SUPPLIED INFORMATION ▸
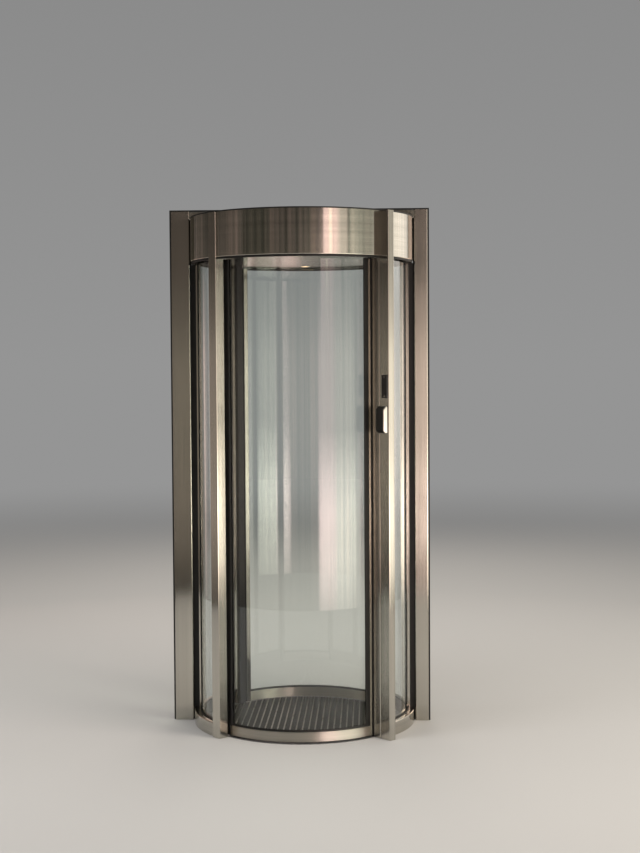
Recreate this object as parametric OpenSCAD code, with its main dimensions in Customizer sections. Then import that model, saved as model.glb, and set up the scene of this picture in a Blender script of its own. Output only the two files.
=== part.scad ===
// Round security portal with two curved sliding doors, set in a flat wall frame.
// Origin: axis of the cylinder at floor level. The front faces -Y and Z is up.
// Angles are measured from the front, positive to the right, about the cylinder's axis.
// The rear half is the front half turned by 180 degrees.

/* [Cylinder] */
// Outside diameter of the header and of the base rails
cylinder_d = 1014; // [980:2:1080]
// Height of the underside of the header
passage_h = 2106; // [2000:2:2250]
// Height of the curved header
header_h = 194; // [180:2:240]
// Angle from the front to the left side of the doorway
doorway_left = 43.7; // [42.5:0.1:44.5]
// Angle from the front to the right side of the doorway
doorway_right = 44.7; // [43.5:0.1:45.5]

/* [Wall frame] */
// Face width of the left stile
stile_left_w = 84; // [60:1:110]
// Face width of the right stile
stile_right_w = 61; // [50:1:110]
// Depth of the frame through the wall
frame_depth = 60; // [50:1:90]
// Face height of the head piece
frame_head_h = 38; // [30:1:70]
// Sheet thickness of the frame and of the posts
profile_wall = 2.5; // [2:0.1:3.5]
// Gap between the cylinder and each stile
stile_gap = 5; // [4:0.5:10]
// Width of the black joint round the frame
frame_joint_w = 7; // [5:1:14]
// Corner radius of the frame's and the posts' tubes
tube_corner_r = 4.5; // [1:0.5:5]

/* [Posts] */
// Tangential width of the deep posts, where the doors close
deep_post_w = 36; // [32:1:42]
// Radial depth of the outer bar of a deep post
deep_outer_d = 57; // [50:1:70]
// How far the outer bar of a deep post stands out from the header
deep_outer_proud = 49; // [40:1:54]
// Radial depth of the closing bar of a deep post
closing_bar_d = 70; // [66:1:71]
// Radial depth of the black inner part of a closing bar
closing_buffer_d = 23; // [18:1:26]
// Tangential width of the shallow posts
shallow_post_w = 48; // [40:1:54]
// How far a shallow post stands out from the header
shallow_proud = 9; // [6:1:16]
// Depth of the groove that holds the side glass in a post
post_groove_d = 10; // [6:1:14]
// How far a shallow post reaches inside the side glass
shallow_lip = 4; // [3:0.5:6]

/* [Side walls] */
// Width of the ledge outside the side glass
ledge_w = 29; // [26:1:32]
// Thickness of the curved side glass
side_glass_t = 8; // [6:1:10]
// Height of the fixed base rails
base_rail_h = 60; // [50:1:80]
// Width of the rail's lip inside the side glass
base_rail_lip = 8; // [7:0.5:10]
// Radius of the rails' and the header's outer edges
rail_edge_r = 3.5; // [1:0.5:5]
// Depth of the glazing groove in the base rails
base_groove_d = 16; // [10:1:24]
// Height of the glazing gaskets at the side glass
side_gasket_h = 4; // [3:0.5:8]
// Width of the glazing gaskets at the side glass
side_gasket_w = 4; // [3:0.5:4.5]
// Depth of the black seal between the side glass and a stile
side_seal_d = 24; // [16:1:40]
// Width of the steel strip that clamps the seal to the side glass
side_clamp_w = 8; // [4:0.5:12]

/* [Doors] */
// Radial gap between the base rails and the doors
door_gap = 10; // [8:0.5:12]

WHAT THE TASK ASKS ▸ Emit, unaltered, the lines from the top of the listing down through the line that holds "by 180 degrees."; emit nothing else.

WRITTEN SOLUTION ▸
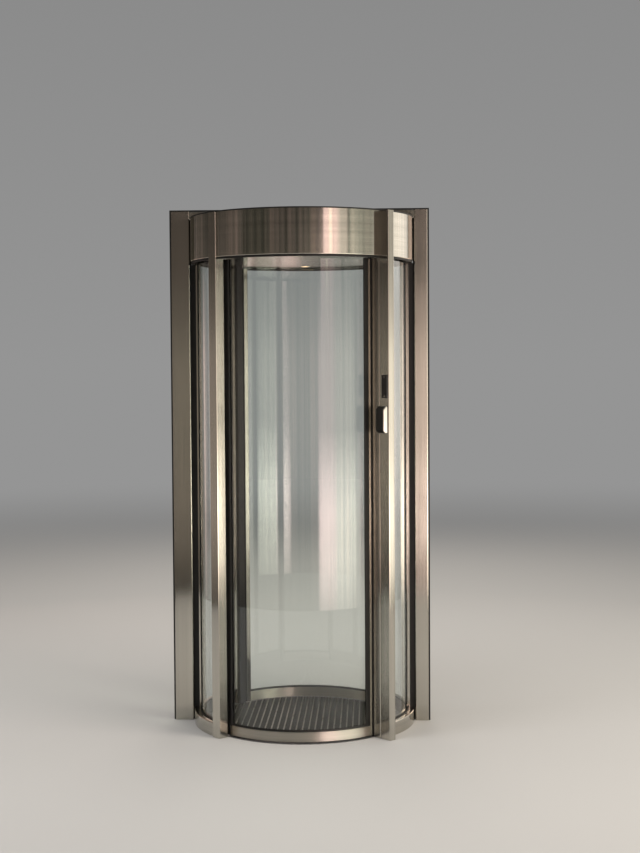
Recreate this object as parametric OpenSCAD code, with its main dimensions in Customizer sections. Then import that model, saved as model.glb, and set up the scene of this picture in a Blender script of its own. Output only the two files.
=== part.scad ===
// Round security portal with two curved sliding doors, set in a flat wall frame.
// Origin: axis of the cylinder at floor level. The front faces -Y and Z is up.
// Angles are measured from the front, positive to the right, about the cylinder's axis.
// The rear half is the front half turned by 180 degrees.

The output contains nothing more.